Information provided
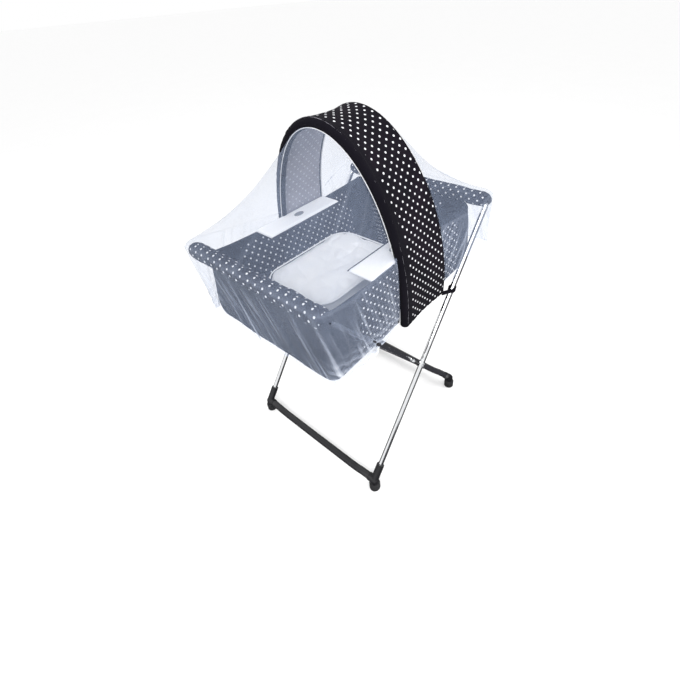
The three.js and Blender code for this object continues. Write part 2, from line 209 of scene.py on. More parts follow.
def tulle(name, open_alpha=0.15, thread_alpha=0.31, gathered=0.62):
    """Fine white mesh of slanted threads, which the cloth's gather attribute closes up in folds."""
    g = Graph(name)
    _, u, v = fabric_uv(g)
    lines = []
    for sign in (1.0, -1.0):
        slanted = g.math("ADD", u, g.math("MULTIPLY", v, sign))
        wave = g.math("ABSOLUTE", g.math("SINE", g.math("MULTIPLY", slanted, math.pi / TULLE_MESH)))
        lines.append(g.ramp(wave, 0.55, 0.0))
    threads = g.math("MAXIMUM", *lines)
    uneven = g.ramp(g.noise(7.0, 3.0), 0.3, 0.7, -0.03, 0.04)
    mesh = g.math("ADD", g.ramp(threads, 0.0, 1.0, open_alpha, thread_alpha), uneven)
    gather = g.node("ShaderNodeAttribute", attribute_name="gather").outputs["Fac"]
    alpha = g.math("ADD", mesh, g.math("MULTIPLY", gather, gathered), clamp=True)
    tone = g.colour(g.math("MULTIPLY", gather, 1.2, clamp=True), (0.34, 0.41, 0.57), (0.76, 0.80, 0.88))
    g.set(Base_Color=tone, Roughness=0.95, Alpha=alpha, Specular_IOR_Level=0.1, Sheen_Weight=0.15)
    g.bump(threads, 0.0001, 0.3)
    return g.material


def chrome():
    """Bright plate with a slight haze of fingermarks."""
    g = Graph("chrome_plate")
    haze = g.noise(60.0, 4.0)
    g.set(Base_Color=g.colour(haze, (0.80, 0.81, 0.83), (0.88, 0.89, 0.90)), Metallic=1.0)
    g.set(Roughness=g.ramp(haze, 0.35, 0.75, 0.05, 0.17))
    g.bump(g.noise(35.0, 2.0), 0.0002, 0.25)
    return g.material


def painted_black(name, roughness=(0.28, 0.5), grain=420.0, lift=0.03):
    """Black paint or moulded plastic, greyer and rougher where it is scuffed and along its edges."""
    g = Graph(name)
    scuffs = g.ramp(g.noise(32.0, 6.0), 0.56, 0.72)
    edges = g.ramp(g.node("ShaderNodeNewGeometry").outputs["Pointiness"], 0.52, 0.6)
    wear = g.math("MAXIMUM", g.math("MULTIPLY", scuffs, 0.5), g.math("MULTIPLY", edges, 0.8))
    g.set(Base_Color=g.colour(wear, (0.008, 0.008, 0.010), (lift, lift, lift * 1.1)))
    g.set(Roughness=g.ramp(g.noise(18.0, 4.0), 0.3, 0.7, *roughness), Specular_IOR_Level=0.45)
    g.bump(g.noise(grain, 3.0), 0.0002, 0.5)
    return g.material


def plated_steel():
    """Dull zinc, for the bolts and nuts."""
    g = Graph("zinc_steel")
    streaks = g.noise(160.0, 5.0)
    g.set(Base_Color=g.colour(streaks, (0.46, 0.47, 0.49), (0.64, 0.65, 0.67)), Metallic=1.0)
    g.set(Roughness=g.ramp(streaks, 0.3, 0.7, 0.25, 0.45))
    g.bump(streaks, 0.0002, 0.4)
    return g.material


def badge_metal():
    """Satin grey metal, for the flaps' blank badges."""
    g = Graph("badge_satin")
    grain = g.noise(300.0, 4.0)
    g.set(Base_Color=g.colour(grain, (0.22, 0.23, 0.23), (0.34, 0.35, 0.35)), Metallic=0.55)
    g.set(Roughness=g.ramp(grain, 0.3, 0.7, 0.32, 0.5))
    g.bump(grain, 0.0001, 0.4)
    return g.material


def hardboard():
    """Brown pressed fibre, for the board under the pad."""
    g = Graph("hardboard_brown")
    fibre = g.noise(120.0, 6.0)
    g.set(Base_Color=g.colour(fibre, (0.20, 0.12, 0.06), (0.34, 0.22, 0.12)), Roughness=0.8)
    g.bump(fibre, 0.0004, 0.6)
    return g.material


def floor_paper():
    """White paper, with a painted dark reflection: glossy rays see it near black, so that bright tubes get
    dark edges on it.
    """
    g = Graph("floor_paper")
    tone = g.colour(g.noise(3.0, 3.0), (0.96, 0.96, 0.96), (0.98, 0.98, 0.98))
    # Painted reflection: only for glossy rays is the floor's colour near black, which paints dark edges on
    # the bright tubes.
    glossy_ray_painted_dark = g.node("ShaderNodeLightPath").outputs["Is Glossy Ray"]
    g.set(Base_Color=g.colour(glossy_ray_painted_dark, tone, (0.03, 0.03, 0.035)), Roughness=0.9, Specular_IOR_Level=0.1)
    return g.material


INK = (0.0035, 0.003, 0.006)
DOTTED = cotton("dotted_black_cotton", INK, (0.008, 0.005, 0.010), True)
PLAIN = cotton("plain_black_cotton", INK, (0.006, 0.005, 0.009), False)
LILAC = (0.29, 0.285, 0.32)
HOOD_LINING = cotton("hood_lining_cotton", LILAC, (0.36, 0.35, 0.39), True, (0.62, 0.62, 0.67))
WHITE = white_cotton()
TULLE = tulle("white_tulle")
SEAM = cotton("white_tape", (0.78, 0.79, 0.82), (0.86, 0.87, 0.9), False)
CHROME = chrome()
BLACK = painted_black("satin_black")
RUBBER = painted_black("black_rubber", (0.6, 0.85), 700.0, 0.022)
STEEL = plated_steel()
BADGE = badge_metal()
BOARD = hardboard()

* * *

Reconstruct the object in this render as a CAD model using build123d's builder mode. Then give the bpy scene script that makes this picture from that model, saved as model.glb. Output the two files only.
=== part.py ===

Stated goal
Of the lines in the data above, how many contain the word "this"? Give only that figure.

Written answer
2